From a climate zone away, Crowley dispatchers oversee tugs in California

Jay Martin, a tug dispatcher for Crowley, gazed at his computer monitor, tracking the movement of vessels in the nation’s busiest port complex, Los Angeles/Long Beach in Southern California.

Martin’s job is to make sure the four tugboats operated by his company in Los Angeles/Long Beach are at the right place at the right time. His computer displays in real time the positions of the tugs, ships, pilot boats and other commercial vessels as they move about the bustling port.

He pointed out to a visitor the icon of the Crowley escort tug Admiral as it headed west toward the breakwater that protects the entrances to the port. “It’s on its way to meet Romoe Maersk,” he explained, a tanker waiting at an anchorage for a berth to open up.

At that moment another tanker, Capt. H.A. Donovan, occupied the berth in question. The computer display showed two other tugs, Morgan Foss and Pacific Combi, standing by and ready to assist Donovan away from its berth. The two tugs are owned by competitors, but Martin would be working closely with them so that the two tankers could swap places as efficiently and as safely as possible.

“This is what they call a coordinated move,” Martin said.

This ship-assist job would be just one of the more than 8,500 that Crowley performs in Southern California annually. Nothing remarkable about it, except perhaps for the fact that Martin was overseeing it from the Crowley dispatch center at its offices on Elliott Bay in Seattle, approximately 1,000 miles north of San Pedro Bay.

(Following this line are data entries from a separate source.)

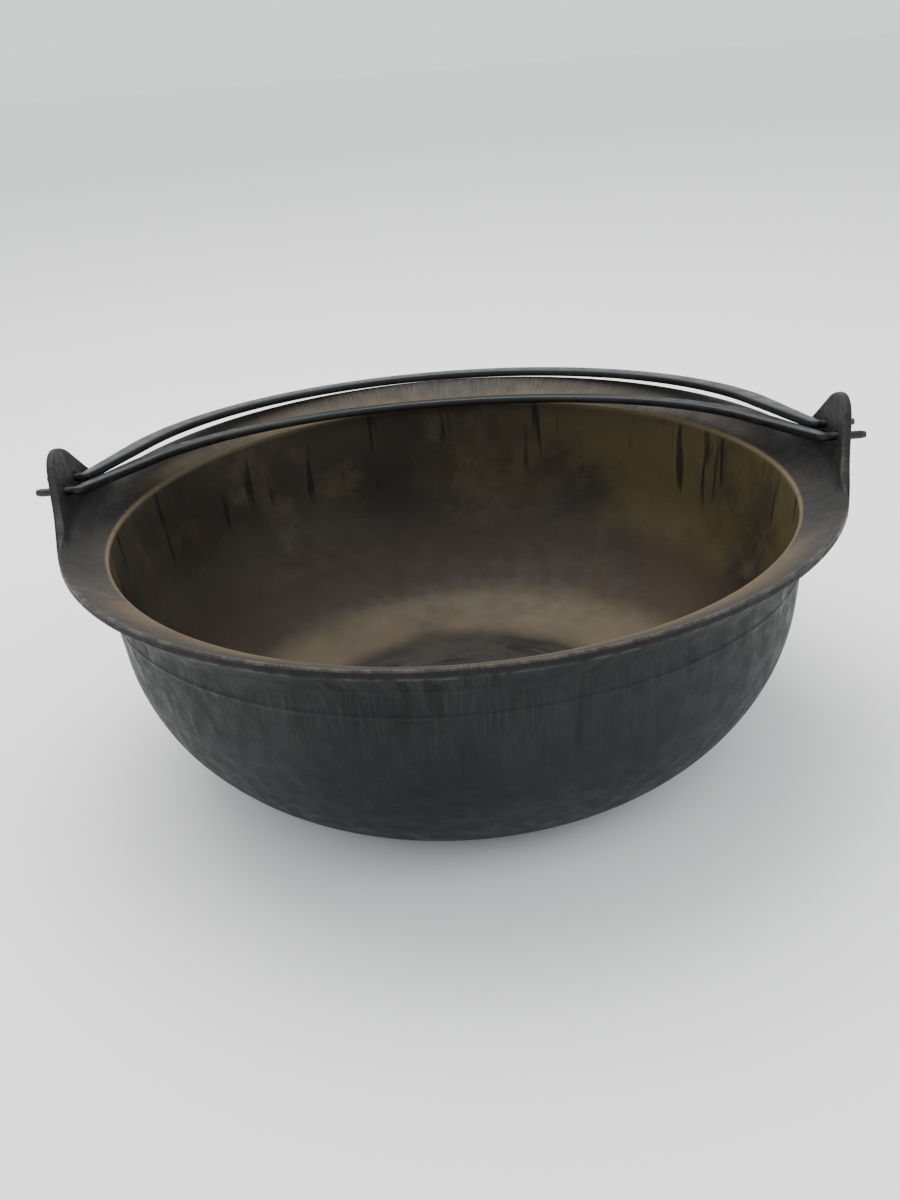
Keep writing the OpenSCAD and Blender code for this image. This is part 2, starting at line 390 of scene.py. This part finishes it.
edge_j = np.concatenate([steps, steps * 0 + BLOCK, -steps, steps * 0 - BLOCK])
for turn_sign, column in ((1.0, 0), (-1.0, HALF)):
    for hole_y, j0, k0 in holes:
        first = OUT_ROW + k0 - BLOCK
        keep[first : first + 2 * BLOCK, column + j0 - BLOCK : column + j0 + BLOCK] = False
        first = IN_ROW + FACE_ROWS - 1 - k0 - BLOCK
        keep[first : first + 2 * BLOCK, column + j0 - BLOCK : column + j0 + BLOCK] = False
        outer_ring = index[OUT_ROW + k0 + edge_k, column + j0 + edge_j]
        inner_ring = index[IN_ROW + FACE_ROWS - 1 - k0 - edge_k, column + j0 + edge_j]
        flat = points.reshape(-1, 3)
        middle = []
        for ring_ids, inward in ((outer_ring, -0.5), (inner_ring, 0.5)):
            place = flat[ring_ids].copy()
            away_y = place[:, 1] - turn_sign * hole_y
            away_z = place[:, 2] - HOLE_Z
            size = np.hypot(away_y, away_z)
            place[:, 1] = turn_sign * hole_y + away_y / size * HOLE_R
            place[:, 2] = HOLE_Z + away_z / size * HOLE_R
            place[:, 0] += turn_sign * inward
            middle.append(np.arange(count, count + len(place)))
            verts.append(place)
            count += len(place)
        for a, b in ((outer_ring, middle[0]), (middle[0], middle[1]), (middle[1], inner_ring)):
            tubes.append(np.stack([a, np.roll(a, -1), np.roll(b, -1), b], -1))
verts.append(np.array([[0.0, 0.0, -RIM_H], [0.0, 0.0, FLOOR_Z - RIM_H]]))
poles = (count, count + 1)
all_verts = np.concatenate(verts)
all_verts[:, 2] += RIM_H
bottom_fan = np.stack([np.full(COLS, poles[0]), beside[0], index[0]], -1)
top_fan = np.stack([np.full(COLS, poles[1]), index[-1], beside[-1]], -1)
slot_of = {"outside": 0, "edge": 0, "lip": 1, "inside": 2}
row_slot = np.array([slot_of[p] for p in PART[1:]])
quad_slot = np.repeat(row_slot[:, None], COLS, 1)[keep]
quad_faces = quads[keep]
tube_faces = np.concatenate(tubes)
print("pot faces:", len(quad_faces) + len(tube_faces) + 2 * COLS)


# %% Make a mesh from arrays
def build(name, points_mm, faces, slots=None, materials=()):
    """A mesh object in metres, closed, with its faces turned outwards and shaded smooth."""
    mesh = bpy.data.meshes.new(name)
    mesh.from_pydata((points_mm * MM).tolist(), [], faces)
    for finish in materials:
        mesh.materials.append(finish)
    if slots is not None:
        mesh.polygons.foreach_set("material_index", np.asarray(slots, np.int32))
    work = bmesh.new()
    work.from_mesh(mesh)
    bmesh.ops.recalc_face_normals(work, faces=work.faces)
    work.to_mesh(mesh)
    work.free()
    mesh.polygons.foreach_set("use_smooth", np.ones(len(mesh.polygons), bool))
    mesh.update()
    piece = bpy.data.objects.new(name, mesh)
    bpy.context.collection.objects.link(piece)
    return piece


# %% [markdown]
# Finishes are built from node groups that several of them share. A group takes the point on
# the object and a few numbers, and gives back masks and heights that change over the surface.
# A small helper adds a node and fills its sockets from values or from other nodes.

# %% Helpers for finishes
def add(tree, kind, inputs=None, **settings):
    """Adds a node; each input is a value or another node's output."""
    node = tree.nodes.new(kind)
    for key, value in settings.items():
        setattr(node, key, value)
    for key, value in (inputs or {}).items():
        if isinstance(value, bpy.types.NodeSocket):
            tree.links.new(value, node.inputs[key])
        else:
            node.inputs[key].default_value = value
    return node


def sums(tree, operation, a, b=0.0):
    """One Math node."""
    return add(tree, "ShaderNodeMath", {0: a, 1: b}, operation=operation).outputs[0]


def spread(tree, value, low, high, to_low=0.0, to_high=1.0):
    """A smooth step of a value between two limits."""
    node = add(
        tree,
        "ShaderNodeMapRange",
        {0: value, 1: low, 2: high, 3: to_low, 4: to_high},
        interpolation_type="SMOOTHSTEP",
    )
    return node.outputs[0]


def mixed(tree, factor, a, b):
    """Colour a turning into colour b."""
    node = add(tree, "ShaderNodeMix", data_type="RGBA")
    for key, value in ((0, factor), (6, a), (7, b)):
        if isinstance(value, bpy.types.NodeSocket):
            tree.links.new(value, node.inputs[key])
        elif key == 0:
            node.inputs[key].default_value = value
        else:
            node.inputs[key].default_value = (*value, 1.0)
    return node.outputs[2]


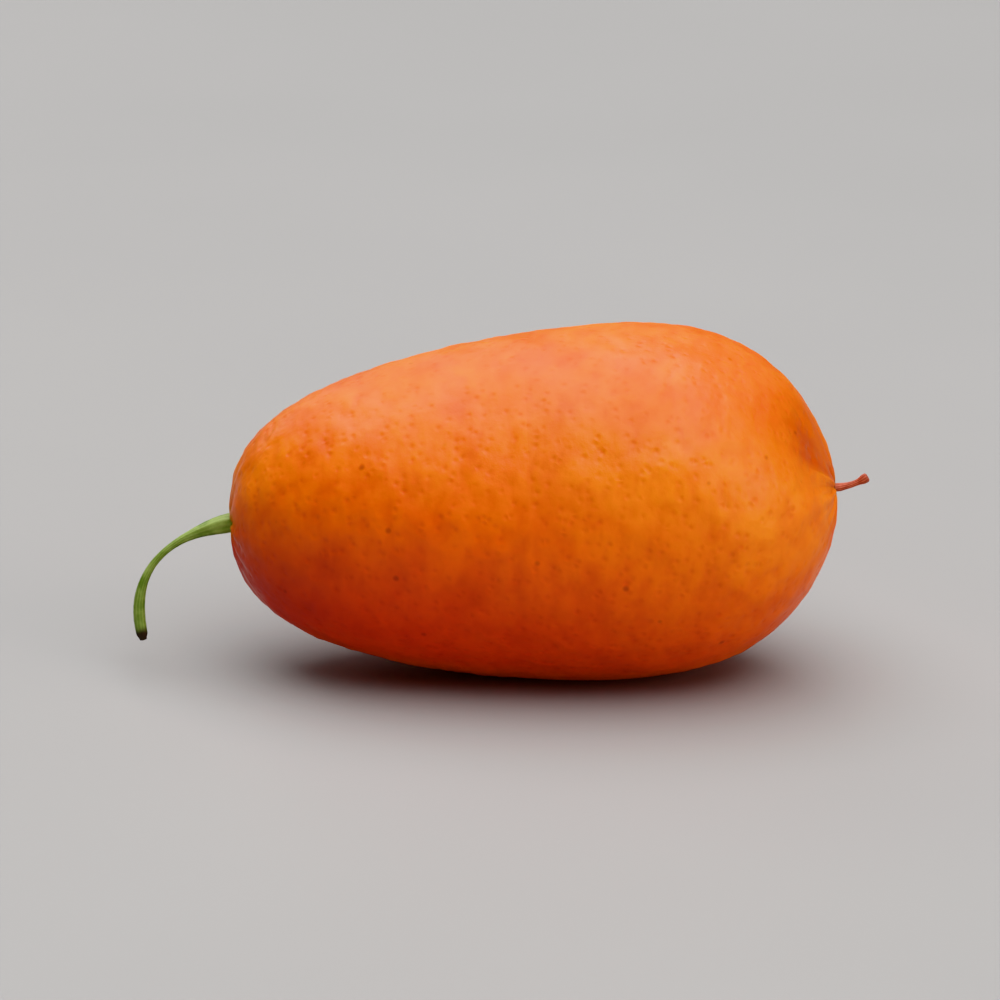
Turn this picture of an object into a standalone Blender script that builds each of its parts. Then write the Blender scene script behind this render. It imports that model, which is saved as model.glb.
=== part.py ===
"""A ripe oval kumquat as picked, lying on its side: the fruit, its green stem and the dry style at its tip.

Metres, +Z up. The fruit's long axis runs along X, with the stem end at -X and the style end at +X. The origin
is the middle of the small flat spot that the fruit rests on.
"""

import math

import bmesh
import bpy
from mathutils import Euler, Vector, geometry

# The fruit's outline
FRUIT_LENGTH = 0.0400
MID_RADIUS = 0.0115  # halfway between the two ends
END_ROUNDNESS = 0.474  # 0.5 would be an ellipse, and less is blunter
ROUNDNESS_CHANGE = 0.062  # from the middle to the style end, which is the rounder one
TAPER = 0.193  # how much slimmer the stem half is
SHOULDERS = 0.195  # how full both halves stay towards their ends

# How it lies
REST_TILT = math.radians(3.5)  # the slim stem end dips
REST_FLAT_DEPTH = 0.00022  # how far the skin is pressed in where it rests
REST_SMOOTH = 0.0075  # the skin's relief fades out this near to the rest spot

# The grid of the skin
RINGS = 56
SEGMENTS = 68

# Soft lumps: turns round the fruit, waves along it, and a phase in radians
LUMP_HEIGHT = 0.00005
LUMPS = ((2, 1, 0.4), (3, -1, 2.1), (5, 2, 4.4), (4, 3, 5.6))

# Shallow dimples all over the peel, on a grid that wanders so that no rows show
DIMPLE_DEPTH = 0.000045
DIMPLES_ROUND = 16
DIMPLES_ALONG = 13
DIMPLE_WANDER = 2.2

# Puckers that run out from both ends
PUCKERS = 13
PUCKER_DEPTH = 0.00009
PUCKER_REACH = 0.0042

# The hollow beside the style
HOLLOW_Y = -0.0034
HOLLOW_Z = 0.0034
HOLLOW_RADIUS = 0.0026
HOLLOW_DEPTH = 0.0005

# The stem, which droops from the fruit's slim end
STEM_BEND = (
    Vector((0.0, 0.0, 0.0)),
    Vector((-0.0032, 0.0, -0.0004)),
    Vector((-0.0074, 0.0003, -0.0022)),
    Vector((-0.0064, 0.0001, -0.0077)),
)
STEM_NECK = 0.00026
STEM_FLARE = 0.00046  # added where it meets the fruit
STEM_FLARE_REACH = 0.24  # a share of its length
STEM_SWELLING = 0.00018  # added near its cut end
STEM_SWELLING_PLACE = 0.90
STEM_SWELLING_REACH = 0.22
STEM_LOBES = 5
STEM_LOBE_DEPTH = 0.10  # a share of the flare's radius
STEM_SIDES = 20
STEM_STATIONS = 22

# The style, a dry thread with a small head
STYLE_LENGTH = 0.0021
STYLE_RADIUS = 0.00020
STYLE_HEAD = 0.00009  # added at its tip
STYLE_RISE = 0.0006  # how far its tip curls up
STYLE_SIDES = 10
STYLE_STATIONS = 12

# The two sockets in the fruit
SOCKET_GAP = 0.0003
STEM_ROOT = 0.0012
STYLE_ROOT = 0.0008

# Colour and roughness
PEEL = (0.83, 0.17, 0.012), 0.42
GREEN = (0.22, 0.36, 0.07), 0.50
DRY_RED = (0.47, 0.11, 0.06), 0.65

HALF = FRUIT_LENGTH / 2
STEM_POLE = Vector((-HALF, 0.0, 0.0))
STYLE_POLE = Vector((HALF, 0.0, 0.0))
SIDEWAYS = Vector((0.0, 1.0, 0.0))


def clear_scene():
    for obj in list(bpy.data.objects):
        bpy.data.objects.remove(obj, do_unlink=True)


def finish(name, colour, roughness):
    """A plain material in a sub-part's own colour."""
    material = bpy.data.materials.new(name)
    material.use_nodes = True
    surface = material.node_tree.nodes["Principled BSDF"]
    surface.inputs["Base Color"].default_value = (*colour, 1.0)
    surface.inputs["Roughness"].default_value = roughness
    surface.inputs["Metallic"].default_value = 0.0
    return material


def smooth_step(low, high, value):
    share = min(max((value - low) / (high - low), 0.0), 1.0)
    return share * share * (3 - 2 * share)


def fading(distance, reach):
    """1 at distance 0, falling smoothly and almost gone at twice the reach."""
    return math.exp(-((distance / reach) ** 2))


def skin_point(angle, around):
    """A point of the smooth outline. angle runs from 0 at the stem end's pole to pi at the style end's."""
    along = -math.cos(angle)
    roundness = END_ROUNDNESS + ROUNDNESS_CHANGE * along
    radius = MID_RADIUS * math.sin(angle) ** (2 * roundness) * (1 + TAPER * along + SHOULDERS * along**2)
    return Vector((along * HALF, radius * math.sin(around), radius * math.cos(around)))


def angle_to_reach(end, radius):
    """How far from an end's pole, in radians, the outline is this wide. end is -1 or 1."""
    full = MID_RADIUS * (1 + TAPER * end + SHOULDERS)
    return math.asin((radius / full) ** (0.5 / (END_ROUNDNESS + ROUNDNESS_CHANGE * end)))


def resting_place():
    """Where the fruit's middle goes, so that its lowest point is pressed into the floor at the origin."""
    tilt = Euler((0.0, -REST_TILT, 0.0))
    steps = 2000
    keel = (skin_point(math.pi * step / steps, math.pi) for step in range(1, steps))
    lowest = min((tilt.to_matrix() @ point for point in keel), key=lambda point: point.z)
    return Vector((-lowest.x, 0.0, -lowest.z - REST_FLAT_DEPTH)), tilt


def lumps(angle, around):
    waves = (math.sin(turns * around + 2 * along * angle + phase) for turns, along, phase in LUMPS)
    return LUMP_HEIGHT * sum(waves)


def dimples(angle, around):
    across = math.sin(DIMPLES_ROUND * around + DIMPLE_WANDER * math.sin(5 * angle))
    lengthwise = math.sin(DIMPLES_ALONG * 2 * angle + DIMPLE_WANDER * math.sin(3 * around))
    return DIMPLE_DEPTH * across * lengthwise


def puckers(around, reach):
    """Folds that run out from a pole, at a distance of reach from the fruit's axis."""
    folds = math.cos(PUCKERS * around + 2 * math.sin(3 * around))
    return PUCKER_DEPTH * folds * fading(reach, PUCKER_REACH) * smooth_step(0, PUCKER_REACH / 4, reach)


def relief(angle, around, point, rest_point):
    """How far the skin stands out of its smooth outline at a point, in metres."""
    swell = (lumps(angle, around) + dimples(angle, around)) * math.sin(angle)
    folds = puckers(around, math.hypot(point.y, point.z))
    fade = smooth_step(REST_SMOOTH / 2, REST_SMOOTH, (point - rest_point).length)
    hollow = 0.0
    if point.x > 0:
        distance = math.hypot(point.y - HOLLOW_Y, point.z - HOLLOW_Z)
        hollow = HOLLOW_DEPTH * fading(distance, HOLLOW_RADIUS)
    return (swell + folds) * fade - hollow


def circle(centre, radius, sides):
    turns = (2 * math.pi * side / sides for side in range(sides))
    return [centre + Vector((0.0, radius * math.sin(turn), radius * math.cos(turn))) for turn in turns]


def closed_mesh(rings):
    """A closed bmesh through rings of points, where a ring of one point closes an end."""
    bm = bmesh.new()
    rows = [[bm.verts.new(point) for point in ring] for ring in rings]
    for near, far in zip(rows, rows[1:]):
        sides = max(len(near), len(far))
        for side in range(sides):
            after = (side + 1) % sides
            corners = [near[side % len(near)], near[after % len(near)]]
            corners += [far[after % len(far)], far[side % len(far)]]
            bm.faces.new(dict.fromkeys(corners))
    bmesh.ops.recalc_face_normals(bm, faces=bm.faces)
    bm.normal_update()
    return bm, rows


def add_object(name, bm, material, parent):
    mesh = bpy.data.meshes.new(name)
    bm.to_mesh(mesh)
    bm.free()
    mesh.materials.append(material)
    mesh.shade_smooth()
    mesh.set_sharp_from_angle(angle=math.radians(50))
    obj = bpy.data.objects.new(name, mesh)
    bpy.context.scene.collection.objects.link(obj)
    obj.parent = parent


def press_flat(bm, rest_point, up):
    """Cut off what would be under the floor, and close the cut with one flat face."""
    everything = bm.verts[:] + bm.edges[:] + bm.faces[:]
    cut = bmesh.ops.bisect_plane(bm, geom=everything, plane_co=rest_point, plane_no=up, clear_inner=True)
    rim = [item for item in cut["geom_cut"] if isinstance(item, bmesh.types.BMEdge)]
    bmesh.ops.holes_fill(bm, edges=rim, sides=len(rim))
    bmesh.ops.recalc_face_normals(bm, faces=bm.faces)


def build_fruit(parent, middle, tilt):
    """The fruit, one solid: the skin with its relief, a socket at each end and the flat it rests on."""
    stem_socket = STEM_NECK + STEM_FLARE + SOCKET_GAP
    style_socket = STYLE_RADIUS + SOCKET_GAP
    first = angle_to_reach(-1, stem_socket)
    last = math.pi - angle_to_reach(1, style_socket)
    angles = [first + (last - first) * ring / (RINGS - 1) for ring in range(RINGS)]
    turns = [2 * math.pi * side / SEGMENTS for side in range(SEGMENTS)]
    skin = [[skin_point(angle, turn) for turn in turns] for angle in angles]
    stem_floor = STEM_POLE + Vector((STEM_ROOT + SOCKET_GAP, 0.0, 0.0))
    style_floor = STYLE_POLE - Vector((HOLLOW_DEPTH + STYLE_ROOT + SOCKET_GAP, 0.0, 0.0))
    stem_end = [[stem_floor], circle(stem_floor, stem_socket, SEGMENTS)]
    style_end = [circle(style_floor, style_socket, SEGMENTS), [style_floor]]
    bm, rows = closed_mesh(stem_end + skin + style_end)

    to_own = tilt.to_matrix().inverted()
    rest_point = to_own @ -middle
    for angle, row in zip(angles, rows[2:-2]):
        for turn, vert in zip(turns, row):
            vert.co += vert.normal * relief(angle, turn, vert.co, rest_point)
    press_flat(bm, rest_point, to_own @ Vector((0.0, 0.0, 1.0)))
    add_object("fruit", bm, finish("peel", *PEEL), parent)


def tube_rings(points, radii, sides, share=lambda index, turn: 1.0):
    """Rings along a path that bends up or down, each square to it. share scales the radius at a turn."""
    rings = []
    for index, (point, radius) in enumerate(zip(points, radii)):
        ahead = points[min(index + 1, len(points) - 1)]
        behind = points[max(index - 1, 0)]
        upward = (ahead - behind).cross(SIDEWAYS).normalized()
        ring = []
        for side in range(sides):
            turn = 2 * math.pi * side / sides
            across = SIDEWAYS * math.sin(turn) + upward * math.cos(turn)
            ring.append(point + across * radius * share(index, turn))
        rings.append(ring)
    return rings


def build_stem(parent):
    """The stem: a lobed flare on the fruit, a thin neck that droops, and a swelling before its cut end."""
    path = geometry.interpolate_bezier(*(STEM_POLE + corner for corner in STEM_BEND), STEM_STATIONS)
    root = STEM_POLE + Vector((STEM_ROOT, 0.0, 0.0))
    points = [root, root.lerp(STEM_POLE, 0.5), *path]
    radii = []
    for station in range(-2, STEM_STATIONS):
        place = max(station, 0) / (STEM_STATIONS - 1)
        flare = STEM_FLARE * fading(place, STEM_FLARE_REACH)
        swelling = STEM_SWELLING * fading(place - STEM_SWELLING_PLACE, STEM_SWELLING_REACH)
        radii.append(STEM_NECK + flare + swelling)

    def lobes(index, turn):
        fade = fading(max(index - 2, 0) / STEM_STATIONS, STEM_FLARE_REACH)
        return 1 - STEM_LOBE_DEPTH * fade * (0.5 - 0.5 * math.cos(STEM_LOBES * turn))

    rings = tube_rings(points, radii, STEM_SIDES, lobes)
    bm, _ = closed_mesh([[points[0]], *rings, [points[-1]]])
    add_object("stem", bm, finish("stem_green", *GREEN), parent)


def build_style(parent):
    """The style: a thin dry thread that stands out of the fruit's other end, with a small head."""
    foot = STYLE_POLE - Vector((HOLLOW_DEPTH + STYLE_ROOT, 0.0, 0.0))
    tip = STYLE_POLE + Vector((STYLE_LENGTH, 0.0, 0.0))
    points = []
    radii = []
    for station in range(STYLE_STATIONS):
        place = station / (STYLE_STATIONS - 1)
        point = foot.lerp(tip, place)
        point.z += STYLE_RISE * (max(point.x - HALF, 0.0) / STYLE_LENGTH) ** 2
        points.append(point)
        radii.append(STYLE_RADIUS + STYLE_HEAD * smooth_step(0.7, 0.9, place))
    radii[-1] = STYLE_RADIUS
    bm, _ = closed_mesh([[points[0]], *tube_rings(points, radii, STYLE_SIDES), [points[-1]]])
    add_object("style", bm, finish("dry_style", *DRY_RED), parent)


def main():
    clear_scene()
    middle, tilt = resting_place()
    axis = bpy.data.objects.new("fruit_axis", None)
    axis.location = middle
    axis.rotation_euler = tilt
    bpy.context.scene.collection.objects.link(axis)
    build_fruit(axis, middle, tilt)
    build_stem(axis)
    build_style(axis)


main()
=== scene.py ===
# %% [markdown]
# # A kumquat, lying as it was picked
#
# The fruit is about as long as a thumb's top joint, so everything here is in metres with many zeros. Three
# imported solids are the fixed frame: the fruit, its green stem and the dry style at its tip. They have the
# right shape and place, but no skin. Each gets a finer piece that stands for it, grown by Geometry Nodes
# from a rule, and a material made of nodes. The frame is loaded first and its box is kept, to show later
# that nothing grew.

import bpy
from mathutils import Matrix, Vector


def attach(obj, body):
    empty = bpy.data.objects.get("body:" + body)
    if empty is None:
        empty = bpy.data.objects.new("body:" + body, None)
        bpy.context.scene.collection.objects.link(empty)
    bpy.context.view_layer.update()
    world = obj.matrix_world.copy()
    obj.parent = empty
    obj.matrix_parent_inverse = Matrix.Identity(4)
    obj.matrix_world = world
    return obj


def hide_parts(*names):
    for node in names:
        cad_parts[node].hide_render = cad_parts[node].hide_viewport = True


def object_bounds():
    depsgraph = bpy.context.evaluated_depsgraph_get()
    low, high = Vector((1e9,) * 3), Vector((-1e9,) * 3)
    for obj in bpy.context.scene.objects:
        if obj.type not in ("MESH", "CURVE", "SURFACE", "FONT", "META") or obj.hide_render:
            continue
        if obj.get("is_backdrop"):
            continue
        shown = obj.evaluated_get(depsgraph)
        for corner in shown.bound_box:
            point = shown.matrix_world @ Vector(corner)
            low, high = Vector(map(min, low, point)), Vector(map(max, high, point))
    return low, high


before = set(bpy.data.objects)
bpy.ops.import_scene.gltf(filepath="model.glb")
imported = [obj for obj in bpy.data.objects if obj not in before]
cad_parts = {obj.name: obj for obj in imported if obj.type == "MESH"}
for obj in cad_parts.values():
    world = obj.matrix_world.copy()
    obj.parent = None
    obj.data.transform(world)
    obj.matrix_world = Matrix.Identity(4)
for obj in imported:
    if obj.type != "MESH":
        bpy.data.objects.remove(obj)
cad_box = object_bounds()
print("solids:", ", ".join(sorted(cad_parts)))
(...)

Crowley has been dispatching its tugs in Southern California from its Seattle office since the fall of 2003. This approach is made possible by combining a variety of telecommunications and computer technologies. At the heart of the system is a dispatching software program that Crowley developed in house.

Using VHF radios, cell phones and landlines, Martin and his fellow dispatchers are able to monitor local radio traffic and communicate with the crews of Crowley’s four assist tugs in Southern California. The AIS data provided by the Maritime Exchange of Southern California allows them to track vessels with great precision. The in-house software allows them to administer the workload in a fast-moving setting that requires rapid decision-making, and accurate and timely record keeping.

Martin said the system works so well, others cannot tell he is actually far to the north. Through the radios, he can hear the same transmissions they do. And through the AIS data, he can see the same vessel movements.

“They forget I am in Seattle because everything is just clicking along,” he said. It takes a discussion of the weather to make folks realize the dispatcher is based in an entirely different climate zone. “They will say it’s nice out and I will say it’s raining.”

Scott Hoggarth is Crowley’s manager of Harbor Services. A dispatcher for 14 year himself, he was managing the dispatch operation when the new system was planned and implemented. He recalls that when the decision was made to centralize the dispatching operation, there were questions about whether customers would accept the new approach. “There were concerns how customers would receive it,” Hoggarth said. However, when the system went into place and people could see for themselves, there was “almost zero pushback,” said Hoggarth. “A number of companies used the word ‘seamless.’ They couldn’t tell they were talking to a dispatcher in Seattle.”

Crucial to success was the efficient flow of information. Obviously, the dispatchers had to be able to communicate effectively with the tugboat crews to give them their instructions. Surprisingly, much of that communication is effected by non-nautical means — by cell phone. “The most basic tool is our cell phones,” Hoggarth said. “L.A./Long Beach has full coverage with no holes.”

In Southern California, ships requiring the service of pilots are only required to give two hours’ notice (compared with 24 hours’ in Puget Sound). Given the short reaction times, the dispatchers have to have up-to-the-minute information on when and where the pilots are to meet a ship that is about to enter or exit the harbor. For that information, the Seattle dispatchers monitor the VHF radio transmissions of the pilots and their pilot boats.

“We listen to the pilot and the boatmen: ‘When are you going to be ready for a ride?'” Hoggarth explained. “This allows us to plan without calling and bothering our tugs when they’re working.”


For similar reasons, the dispatchers also need to monitor the Marine Exchange’s channel and Crowley’s own house channel that the tugs use to communicate with each other.

Crowley has adapted audio software and a piece of hardware known simply as “the box” that captures these transmissions and feeds them into the company’s intranet. The result is that the dispatchers, who are well out of VHF range, can still monitor the radio traffic as though they were sitting in an office overlooking San Pedro Bay.

The management software used by Crowley allows the dispatchers to simply click on a box when a job is done. That act automatically generates an invoice.

“We do a job today, there’s a bill sent out the next day,” Hoggarth said. “That’s the name of the game — cash flow.”

Crowley said its system makes its dispatchers and its tugboats more efficient. That’s good for Crowley, but it is also good for Crowley’s customers.

“The goal is to get ships to move when they want to move,” Hoggarth said.